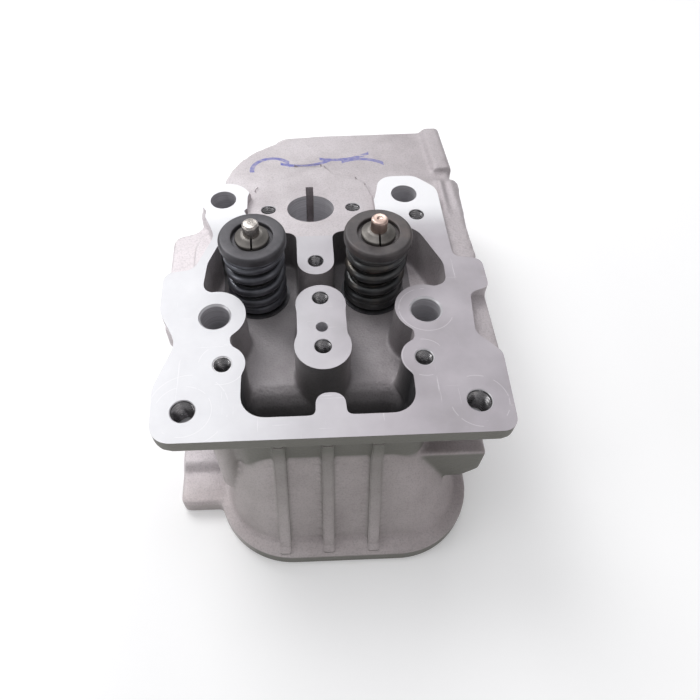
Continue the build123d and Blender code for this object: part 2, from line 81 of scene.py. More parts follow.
TILT = math.radians(8.0)
PAD_AXIS = np.array((0.0, math.sin(TILT), math.cos(TILT)))
INJECTOR_R = 9.7
NOSE_R = 6.0
NOZZLE_R = 3.9
KEY_SLOT = ((-1.6, 1.6), (0, 16.5), (-20, 6))
PIN_PLACE = (0.2, -37.3)
PIN_R = 2.1
PIN_DEPTH = 10.0
RIBS = (-15.8, 0.2, 16.6)
STOCK = 2.6             # metal left on machined faces until they are cut
VOXEL = 0.75
SMOOTHINGS = 9
PAST_X = (-90, 90)      # reach past the casting on every side
PAST_Y = (-130, 120)
BOLT_R = 5.25
FRONT_MOUTH = 0.65      # chamfer on the front bolt holes, which show a bright edge
REAR_MOUTH = 0.08
BOLTS = [(-37.5, -31.0), (-37.5, 31.0), (37.5, -31.0), (37.5, 31.0)]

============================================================

### What the exercise asks
All the data must be duplicated exactly, with nothing added or removed.

### Completed exercise
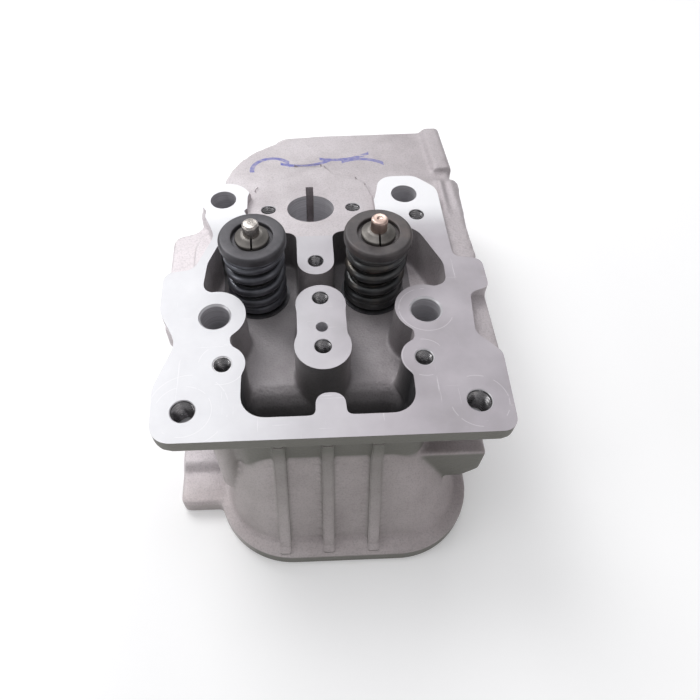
Continue the build123d and Blender code for this object: part 2, from line 81 of scene.py. More parts follow.
TILT = math.radians(8.0)
PAD_AXIS = np.array((0.0, math.sin(TILT), math.cos(TILT)))
INJECTOR_R = 9.7
NOSE_R = 6.0
NOZZLE_R = 3.9
KEY_SLOT = ((-1.6, 1.6), (0, 16.5), (-20, 6))
PIN_PLACE = (0.2, -37.3)
PIN_R = 2.1
PIN_DEPTH = 10.0
RIBS = (-15.8, 0.2, 16.6)
STOCK = 2.6             # metal left on machined faces until they are cut
VOXEL = 0.75
SMOOTHINGS = 9
PAST_X = (-90, 90)      # reach past the casting on every side
PAST_Y = (-130, 120)
BOLT_R = 5.25
FRONT_MOUTH = 0.65      # chamfer on the front bolt holes, which show a bright edge
REAR_MOUTH = 0.08
BOLTS = [(-37.5, -31.0), (-37.5, 31.0), (37.5, -31.0), (37.5, 31.0)]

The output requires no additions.